**SHORT EXERCISE:** What is wanted is an exact restatement of the lines from the one with "to, end, bends" through the one with "points = [vertex.co", both included, and of no other lines.

(begin)

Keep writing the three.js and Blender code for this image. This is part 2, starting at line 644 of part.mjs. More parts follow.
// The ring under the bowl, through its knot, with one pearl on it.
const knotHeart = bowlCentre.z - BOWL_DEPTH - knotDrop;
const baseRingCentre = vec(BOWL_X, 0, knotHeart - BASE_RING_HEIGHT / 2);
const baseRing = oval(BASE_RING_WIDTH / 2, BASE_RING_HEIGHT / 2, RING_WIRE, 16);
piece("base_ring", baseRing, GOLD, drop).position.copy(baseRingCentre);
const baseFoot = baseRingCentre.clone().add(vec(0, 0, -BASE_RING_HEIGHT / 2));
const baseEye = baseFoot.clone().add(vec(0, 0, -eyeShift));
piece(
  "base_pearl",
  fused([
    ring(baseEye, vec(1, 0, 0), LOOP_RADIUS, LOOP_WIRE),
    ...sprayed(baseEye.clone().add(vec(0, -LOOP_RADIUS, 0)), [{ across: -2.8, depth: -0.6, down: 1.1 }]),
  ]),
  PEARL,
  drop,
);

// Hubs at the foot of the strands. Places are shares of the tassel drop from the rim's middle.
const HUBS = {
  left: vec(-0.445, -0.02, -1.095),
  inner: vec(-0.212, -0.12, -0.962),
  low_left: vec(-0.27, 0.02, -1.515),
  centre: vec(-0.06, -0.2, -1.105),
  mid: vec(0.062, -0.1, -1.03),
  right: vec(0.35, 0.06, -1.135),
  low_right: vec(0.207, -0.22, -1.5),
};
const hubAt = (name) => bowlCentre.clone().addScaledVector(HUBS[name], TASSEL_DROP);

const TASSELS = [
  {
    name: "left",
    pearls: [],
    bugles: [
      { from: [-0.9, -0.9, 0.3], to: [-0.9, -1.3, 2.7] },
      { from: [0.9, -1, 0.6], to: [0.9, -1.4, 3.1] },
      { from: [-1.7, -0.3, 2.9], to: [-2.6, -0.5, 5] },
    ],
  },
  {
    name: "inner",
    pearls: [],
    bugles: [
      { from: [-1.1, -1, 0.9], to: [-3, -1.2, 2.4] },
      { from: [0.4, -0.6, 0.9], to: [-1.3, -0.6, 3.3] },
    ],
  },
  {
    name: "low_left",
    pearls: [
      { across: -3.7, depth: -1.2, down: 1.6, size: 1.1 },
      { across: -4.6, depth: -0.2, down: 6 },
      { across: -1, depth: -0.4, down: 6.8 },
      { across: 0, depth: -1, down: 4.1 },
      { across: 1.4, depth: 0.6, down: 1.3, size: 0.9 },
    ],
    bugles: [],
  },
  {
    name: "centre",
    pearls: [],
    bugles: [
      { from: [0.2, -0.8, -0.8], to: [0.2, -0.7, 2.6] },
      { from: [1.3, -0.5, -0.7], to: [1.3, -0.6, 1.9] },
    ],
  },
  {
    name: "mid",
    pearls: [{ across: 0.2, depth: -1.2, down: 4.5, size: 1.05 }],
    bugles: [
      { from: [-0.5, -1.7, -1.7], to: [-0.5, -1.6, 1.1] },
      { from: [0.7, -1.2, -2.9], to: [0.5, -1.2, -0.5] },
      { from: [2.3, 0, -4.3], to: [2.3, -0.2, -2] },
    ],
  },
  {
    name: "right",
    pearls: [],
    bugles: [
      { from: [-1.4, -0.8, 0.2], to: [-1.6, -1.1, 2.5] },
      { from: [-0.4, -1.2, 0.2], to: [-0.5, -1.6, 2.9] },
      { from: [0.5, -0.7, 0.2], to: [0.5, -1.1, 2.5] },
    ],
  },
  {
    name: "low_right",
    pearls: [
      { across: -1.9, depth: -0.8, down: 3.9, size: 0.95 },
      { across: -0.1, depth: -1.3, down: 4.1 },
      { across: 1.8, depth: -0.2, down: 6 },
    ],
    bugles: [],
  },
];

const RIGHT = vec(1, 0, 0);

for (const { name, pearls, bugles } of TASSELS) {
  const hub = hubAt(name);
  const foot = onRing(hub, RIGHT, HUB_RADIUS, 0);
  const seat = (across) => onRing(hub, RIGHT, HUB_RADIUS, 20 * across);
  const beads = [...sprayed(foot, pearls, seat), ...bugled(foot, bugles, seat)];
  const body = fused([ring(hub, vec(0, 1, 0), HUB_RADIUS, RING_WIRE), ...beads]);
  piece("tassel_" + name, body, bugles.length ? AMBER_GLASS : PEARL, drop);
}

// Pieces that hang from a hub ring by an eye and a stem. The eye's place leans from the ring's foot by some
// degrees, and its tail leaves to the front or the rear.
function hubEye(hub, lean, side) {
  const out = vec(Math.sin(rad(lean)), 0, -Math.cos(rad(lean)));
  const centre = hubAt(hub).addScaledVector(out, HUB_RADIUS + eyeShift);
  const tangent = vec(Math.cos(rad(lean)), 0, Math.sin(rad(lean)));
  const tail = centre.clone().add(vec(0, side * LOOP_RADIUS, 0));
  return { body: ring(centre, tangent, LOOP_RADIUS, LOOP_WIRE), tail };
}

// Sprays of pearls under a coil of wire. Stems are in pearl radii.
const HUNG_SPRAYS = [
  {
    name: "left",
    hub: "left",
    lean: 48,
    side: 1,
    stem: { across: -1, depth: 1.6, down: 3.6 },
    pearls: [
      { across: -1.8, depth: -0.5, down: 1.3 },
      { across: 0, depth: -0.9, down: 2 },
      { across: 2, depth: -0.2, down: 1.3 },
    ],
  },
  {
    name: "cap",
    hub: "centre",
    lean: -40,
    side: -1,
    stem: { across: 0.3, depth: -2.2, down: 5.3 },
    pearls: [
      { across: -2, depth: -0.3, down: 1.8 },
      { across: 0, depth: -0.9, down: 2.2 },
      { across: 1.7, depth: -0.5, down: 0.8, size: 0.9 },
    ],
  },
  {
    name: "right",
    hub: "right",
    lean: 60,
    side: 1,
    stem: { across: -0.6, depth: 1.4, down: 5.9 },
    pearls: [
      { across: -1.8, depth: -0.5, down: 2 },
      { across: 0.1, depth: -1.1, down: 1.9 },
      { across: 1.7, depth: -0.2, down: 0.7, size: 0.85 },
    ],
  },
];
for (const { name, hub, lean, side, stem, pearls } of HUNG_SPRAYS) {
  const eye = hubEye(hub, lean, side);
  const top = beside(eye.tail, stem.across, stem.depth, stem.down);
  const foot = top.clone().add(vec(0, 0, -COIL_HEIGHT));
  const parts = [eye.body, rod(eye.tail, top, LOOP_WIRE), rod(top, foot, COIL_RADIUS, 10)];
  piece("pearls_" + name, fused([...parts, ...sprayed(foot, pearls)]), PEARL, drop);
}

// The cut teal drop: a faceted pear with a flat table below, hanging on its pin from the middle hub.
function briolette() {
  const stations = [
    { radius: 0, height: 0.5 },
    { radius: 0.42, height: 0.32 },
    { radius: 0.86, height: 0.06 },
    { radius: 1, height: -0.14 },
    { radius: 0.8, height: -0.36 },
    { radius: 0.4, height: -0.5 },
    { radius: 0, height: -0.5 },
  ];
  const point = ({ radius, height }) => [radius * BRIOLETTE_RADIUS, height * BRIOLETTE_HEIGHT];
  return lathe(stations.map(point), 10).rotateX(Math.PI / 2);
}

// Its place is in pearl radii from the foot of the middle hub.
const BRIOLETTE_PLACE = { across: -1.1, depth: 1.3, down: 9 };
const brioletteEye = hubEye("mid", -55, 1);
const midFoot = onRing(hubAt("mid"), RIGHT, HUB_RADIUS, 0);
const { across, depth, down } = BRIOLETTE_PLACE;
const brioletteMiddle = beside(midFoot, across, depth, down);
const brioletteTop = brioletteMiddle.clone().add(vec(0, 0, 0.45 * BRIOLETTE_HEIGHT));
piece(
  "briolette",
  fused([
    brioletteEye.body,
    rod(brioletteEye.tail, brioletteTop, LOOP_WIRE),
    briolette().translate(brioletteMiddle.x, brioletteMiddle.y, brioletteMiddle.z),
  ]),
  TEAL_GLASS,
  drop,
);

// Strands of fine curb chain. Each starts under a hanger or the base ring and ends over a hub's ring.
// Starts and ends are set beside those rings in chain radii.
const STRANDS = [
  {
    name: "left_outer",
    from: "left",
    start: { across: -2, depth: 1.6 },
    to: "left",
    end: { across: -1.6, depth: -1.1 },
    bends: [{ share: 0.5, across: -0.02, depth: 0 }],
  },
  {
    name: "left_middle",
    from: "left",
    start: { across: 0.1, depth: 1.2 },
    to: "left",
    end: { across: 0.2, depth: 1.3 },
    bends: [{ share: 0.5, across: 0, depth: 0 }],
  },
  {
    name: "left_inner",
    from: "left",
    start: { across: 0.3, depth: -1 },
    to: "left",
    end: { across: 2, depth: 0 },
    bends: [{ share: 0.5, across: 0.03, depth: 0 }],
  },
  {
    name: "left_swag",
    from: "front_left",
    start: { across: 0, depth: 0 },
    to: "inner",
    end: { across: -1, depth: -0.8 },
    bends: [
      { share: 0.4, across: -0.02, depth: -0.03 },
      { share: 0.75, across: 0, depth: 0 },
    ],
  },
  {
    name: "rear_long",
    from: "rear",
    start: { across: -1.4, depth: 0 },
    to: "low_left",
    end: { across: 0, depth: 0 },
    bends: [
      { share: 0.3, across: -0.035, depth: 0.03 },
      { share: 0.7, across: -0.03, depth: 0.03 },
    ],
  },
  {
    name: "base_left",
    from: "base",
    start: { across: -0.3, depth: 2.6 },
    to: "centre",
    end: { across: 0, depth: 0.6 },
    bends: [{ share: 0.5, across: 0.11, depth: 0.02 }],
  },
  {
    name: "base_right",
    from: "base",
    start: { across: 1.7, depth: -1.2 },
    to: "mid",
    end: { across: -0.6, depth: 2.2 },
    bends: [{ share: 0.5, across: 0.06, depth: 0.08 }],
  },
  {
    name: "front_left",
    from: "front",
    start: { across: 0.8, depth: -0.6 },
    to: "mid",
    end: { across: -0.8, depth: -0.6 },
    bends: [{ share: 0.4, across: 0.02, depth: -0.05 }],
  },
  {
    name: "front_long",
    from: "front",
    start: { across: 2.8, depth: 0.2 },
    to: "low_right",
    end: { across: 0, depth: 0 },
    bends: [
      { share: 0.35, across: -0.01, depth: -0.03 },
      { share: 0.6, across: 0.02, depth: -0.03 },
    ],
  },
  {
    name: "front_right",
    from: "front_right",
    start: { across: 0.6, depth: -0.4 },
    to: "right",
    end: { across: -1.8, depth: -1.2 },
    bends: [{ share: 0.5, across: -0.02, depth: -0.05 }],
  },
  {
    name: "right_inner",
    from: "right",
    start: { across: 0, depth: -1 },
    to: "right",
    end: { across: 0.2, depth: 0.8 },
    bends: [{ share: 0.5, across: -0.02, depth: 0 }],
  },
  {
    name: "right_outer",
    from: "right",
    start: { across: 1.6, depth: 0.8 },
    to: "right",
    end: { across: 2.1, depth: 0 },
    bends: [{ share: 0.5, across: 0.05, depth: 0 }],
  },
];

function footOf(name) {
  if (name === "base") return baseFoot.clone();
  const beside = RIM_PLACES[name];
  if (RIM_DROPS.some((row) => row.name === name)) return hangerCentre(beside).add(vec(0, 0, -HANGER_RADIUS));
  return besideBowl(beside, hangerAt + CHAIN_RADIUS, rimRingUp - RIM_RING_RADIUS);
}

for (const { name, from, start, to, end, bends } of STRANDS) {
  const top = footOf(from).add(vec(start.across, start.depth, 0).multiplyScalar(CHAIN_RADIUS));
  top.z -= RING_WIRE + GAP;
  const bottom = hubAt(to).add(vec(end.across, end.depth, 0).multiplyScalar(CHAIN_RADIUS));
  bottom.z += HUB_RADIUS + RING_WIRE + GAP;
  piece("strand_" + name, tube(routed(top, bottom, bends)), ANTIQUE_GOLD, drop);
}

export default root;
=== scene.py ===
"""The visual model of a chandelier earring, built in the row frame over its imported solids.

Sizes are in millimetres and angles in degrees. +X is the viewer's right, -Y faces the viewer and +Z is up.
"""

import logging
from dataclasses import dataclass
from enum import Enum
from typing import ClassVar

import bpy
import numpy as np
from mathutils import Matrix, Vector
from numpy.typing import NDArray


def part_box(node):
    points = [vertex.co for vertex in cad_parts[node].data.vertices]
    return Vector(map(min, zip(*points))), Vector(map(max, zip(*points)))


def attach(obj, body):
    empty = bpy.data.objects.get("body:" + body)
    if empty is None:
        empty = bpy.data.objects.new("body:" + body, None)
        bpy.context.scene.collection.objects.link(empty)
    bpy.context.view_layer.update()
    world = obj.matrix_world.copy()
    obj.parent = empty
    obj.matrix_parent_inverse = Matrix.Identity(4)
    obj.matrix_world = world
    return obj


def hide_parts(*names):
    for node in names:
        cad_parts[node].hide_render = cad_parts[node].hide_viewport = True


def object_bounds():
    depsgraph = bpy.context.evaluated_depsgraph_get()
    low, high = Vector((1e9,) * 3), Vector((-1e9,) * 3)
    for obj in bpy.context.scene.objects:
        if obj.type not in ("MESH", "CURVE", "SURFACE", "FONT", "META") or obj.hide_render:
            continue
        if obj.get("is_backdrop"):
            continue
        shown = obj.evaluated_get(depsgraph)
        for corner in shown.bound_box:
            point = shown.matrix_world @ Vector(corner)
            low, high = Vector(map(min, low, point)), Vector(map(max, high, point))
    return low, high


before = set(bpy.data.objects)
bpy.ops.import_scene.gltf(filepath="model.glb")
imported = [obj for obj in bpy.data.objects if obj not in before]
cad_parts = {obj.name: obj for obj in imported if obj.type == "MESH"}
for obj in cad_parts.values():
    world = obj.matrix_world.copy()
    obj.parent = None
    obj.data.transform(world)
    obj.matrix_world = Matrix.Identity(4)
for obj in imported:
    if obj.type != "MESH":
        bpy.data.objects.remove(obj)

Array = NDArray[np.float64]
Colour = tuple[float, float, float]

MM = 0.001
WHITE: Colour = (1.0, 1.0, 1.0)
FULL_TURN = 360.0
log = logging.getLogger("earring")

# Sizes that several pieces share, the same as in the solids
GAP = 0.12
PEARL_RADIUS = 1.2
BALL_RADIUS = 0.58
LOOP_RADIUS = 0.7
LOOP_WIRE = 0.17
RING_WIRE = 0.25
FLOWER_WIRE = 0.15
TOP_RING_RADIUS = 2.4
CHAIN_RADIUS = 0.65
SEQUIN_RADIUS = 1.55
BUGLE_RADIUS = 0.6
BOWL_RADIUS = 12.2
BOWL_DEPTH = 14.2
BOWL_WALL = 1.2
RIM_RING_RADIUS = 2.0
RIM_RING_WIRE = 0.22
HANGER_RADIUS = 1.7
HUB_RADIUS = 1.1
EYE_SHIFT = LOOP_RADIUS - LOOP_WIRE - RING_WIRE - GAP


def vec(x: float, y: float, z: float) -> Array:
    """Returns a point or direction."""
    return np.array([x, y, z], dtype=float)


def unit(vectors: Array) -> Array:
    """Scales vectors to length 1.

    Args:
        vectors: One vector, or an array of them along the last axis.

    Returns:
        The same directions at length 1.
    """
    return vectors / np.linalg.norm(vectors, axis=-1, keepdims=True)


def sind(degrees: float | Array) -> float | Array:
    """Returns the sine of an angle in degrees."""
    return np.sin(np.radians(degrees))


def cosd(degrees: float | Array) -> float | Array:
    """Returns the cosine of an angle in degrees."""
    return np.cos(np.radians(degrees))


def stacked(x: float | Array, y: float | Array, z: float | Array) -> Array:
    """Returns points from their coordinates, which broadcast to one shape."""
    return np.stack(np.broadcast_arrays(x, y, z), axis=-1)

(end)

**ANSWER BELOW:**
for (const { name, from, start, to, end, bends } of STRANDS) {
  const top = footOf(from).add(vec(start.across, start.depth, 0).multiplyScalar(CHAIN_RADIUS));
  top.z -= RING_WIRE + GAP;
  const bottom = hubAt(to).add(vec(end.across, end.depth, 0).multiplyScalar(CHAIN_RADIUS));
  bottom.z += HUB_RADIUS + RING_WIRE + GAP;
  piece("strand_" + name, tube(routed(top, bottom, bends)), ANTIQUE_GOLD, drop);
}

export default root;
=== scene.py ===
"""The visual model of a chandelier earring, built in the row frame over its imported solids.

Sizes are in millimetres and angles in degrees. +X is the viewer's right, -Y faces the viewer and +Z is up.
"""

import logging
from dataclasses import dataclass
from enum import Enum
from typing import ClassVar

import bpy
import numpy as np
from mathutils import Matrix, Vector
from numpy.typing import NDArray


def part_box(node):
    points = [vertex.co for vertex in cad_parts[node].data.vertices]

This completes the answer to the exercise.